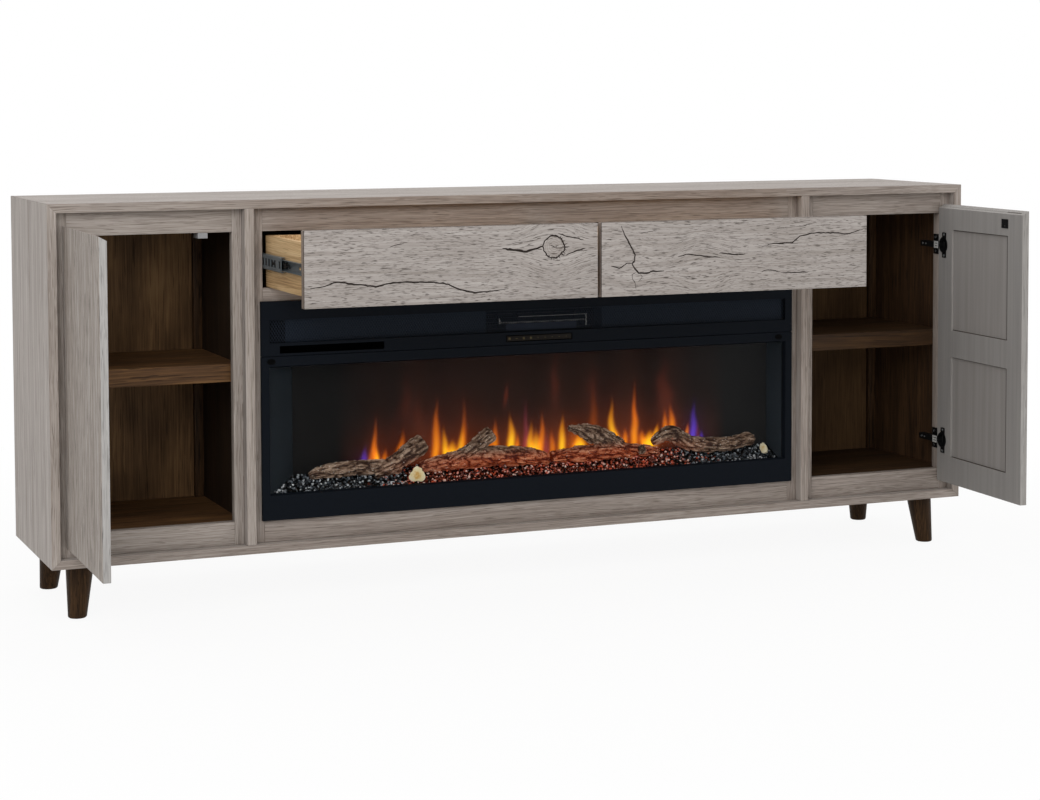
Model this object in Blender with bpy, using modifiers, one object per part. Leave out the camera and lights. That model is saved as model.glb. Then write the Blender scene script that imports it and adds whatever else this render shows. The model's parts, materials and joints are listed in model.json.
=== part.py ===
"""A low media console with two door bays, two drawers and an electric fireplace insert.

All lengths are in metres. X runs across the console, Y runs from front to back and Z is up.
The console is modelled with its doors swung open and its drawers pulled out. The origin is on
the floor, in the middle of that posture. Each door hangs from an empty on its hinge axis, and
each drawer and slide member from an empty that marks where it rides.
"""

import math

import bmesh
import bpy
from mathutils import Matrix, Vector

# General fits and counts
JOINT_GAP = 0.0003
OVERRUN = 0.004
WELD = 0.00001
EDGE_ROUND = 0.0008
FUSE_STEP = 0.0001
TURNED_SIDES = 28
SMALL_SIDES = 12
CUP_SIDES = 20

# Case
CASE_WIDTH = 2.108
CASE_HEIGHT = 0.7263
CASE_DEPTH = 0.393
PANEL_THICKNESS = 0.018
PARTITION_THICKNESS = 0.020
BAY_WIDTH = 0.3815
BACK_INSET = 0.0355
BACK_THICKNESS = 0.005
BACK_GROOVE_DEPTH = 0.006
SERVICE_MARGIN_SIDE = 0.130
SERVICE_MARGIN_END = 0.060
SERVICE_CORNER = 0.020

# Face frames, set back inside the case edge
FRAME_SETBACK = 0.0215
FRAME_THICKNESS = 0.020
TOP_RAIL_HEIGHT = 0.0478
BOTTOM_RAIL_HEIGHT = 0.0475
LATCH_STILE_WIDTH = 0.020
HINGE_STILE_WIDTH = 0.0235
HINGE_STILE_DEPTH = 0.028
CENTRE_STILE_WIDTH = 0.0228
CENTRE_BOTTOM_RAIL_HEIGHT = 0.0575
DRAWER_OPENING_HEIGHT = 0.1168
MIDDLE_RAIL_HEIGHT = 0.040

# Bay floors, shelves, drawer deck and divider
FLOOR_THICKNESS = 0.018
BEARER_WIDTH = 0.030
BEARER_INSET = 0.020
SHELF_RISE_SHARE = 0.542
SHELF_THICKNESS = 0.037
SHELF_SETBACK = 0.050
DECK_THICKNESS = 0.016
DIVIDER_THICKNESS = 0.018

# Turned legs
LEG_HEIGHT = 0.1094
LEG_TOP_DIAMETER = 0.0577
LEG_BOTTOM_DIAMETER = 0.0382
LEG_FOOT_ROUND = 0.004
LEG_SIDE_INSET = 0.0686
LEG_FRONT_INSET = 0.0646
LEG_REAR_INSET = 0.0550
LEG_SPLAY_SIDE = 0.0088
LEG_SPLAY_DEPTH = 0.0119

# Doors
DOOR_THICKNESS = 0.016
DOOR_SETBACK = 0.0015
DOOR_REVEAL = 0.0125
DOOR_LATCH_REVEAL = 0.010
DOOR_TOP_REVEAL = 0.0263
DOOR_BOTTOM_REVEAL = 0.0215
DOOR_STILE = 0.060
DOOR_TOP_RAIL = 0.057
DOOR_MIDDLE_RAIL = 0.061
DOOR_BOTTOM_RAIL = 0.061
DOOR_UPPER_PANEL_SHARE = 0.36
DOOR_RECESS = 0.005
DOOR_PULL_DROP = 0.009
LEFT_DOOR_OPEN_DEG = 90.94
RIGHT_DOOR_OPEN_DEG = 87.08

# Concealed hinges
HINGE_TOP_INSET = 0.094
HINGE_BOTTOM_INSET = 0.0962
HINGE_AXIS_INSET = 0.009
HINGE_AXIS_DEPTH = 0.0065
HINGE_CUP_DIAMETER = 0.035
HINGE_CUP_DEPTH = 0.0130
HINGE_CUP_EDGE = 0.005
HINGE_SHEET = 0.0008
HINGE_LIP = 0.0010
HINGE_LIP_OVERLAP = 0.0010
HINGE_WING_LENGTH = 0.058
HINGE_WING_WIDTH = 0.017
HINGE_WING_OFFSET = 0.004
HINGE_PIN_DIAMETER = 0.0018
HINGE_PIN_PLAY = 0.0001
HINGE_KNUCKLE_DIAMETER = 0.0038
HINGE_KNUCKLE_HEIGHT = 0.009
HINGE_LINK_THICKNESS = 0.002
HINGE_LINK_HEIGHT = 0.017
HINGE_SWEEP_CLEARANCE = 0.0007
HINGE_PLATE_THICKNESS = 0.002
HINGE_PLATE_HEIGHT = 0.046
HINGE_PLATE_DEPTH = 0.020
HINGE_PLATE_SETBACK = 0.004
HINGE_ARM_HEIGHT = 0.013
HINGE_ARM_LENGTH = 0.062
HINGE_ARM_WALL = 0.001
HINGE_SCREW_DIAMETER = 0.007
HINGE_SCREW_HEIGHT = 0.001
HINGE_SCREW_SPACING = 0.032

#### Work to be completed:
Lines from the beginning of the data above through the line containing "CUP_SIDES = 20" are to be returned exactly, and no others.

#### Exercise response:
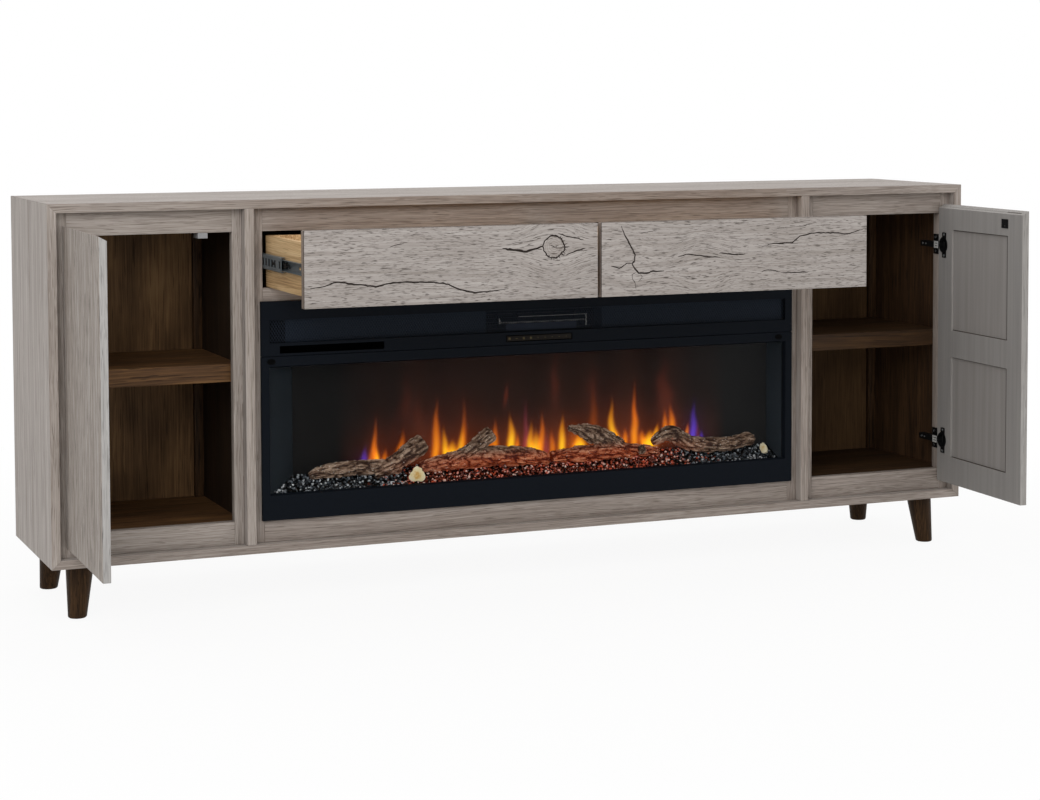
Model this object in Blender with bpy, using modifiers, one object per part. Leave out the camera and lights. That model is saved as model.glb. Then write the Blender scene script that imports it and adds whatever else this render shows. The model's parts, materials and joints are listed in model.json.
=== part.py ===
"""A low media console with two door bays, two drawers and an electric fireplace insert.

All lengths are in metres. X runs across the console, Y runs from front to back and Z is up.
The console is modelled with its doors swung open and its drawers pulled out. The origin is on
the floor, in the middle of that posture. Each door hangs from an empty on its hinge axis, and
each drawer and slide member from an empty that marks where it rides.
"""

import math

import bmesh
import bpy
from mathutils import Matrix, Vector

# General fits and counts
JOINT_GAP = 0.0003
OVERRUN = 0.004
WELD = 0.00001
EDGE_ROUND = 0.0008
FUSE_STEP = 0.0001
TURNED_SIDES = 28
SMALL_SIDES = 12
CUP_SIDES = 20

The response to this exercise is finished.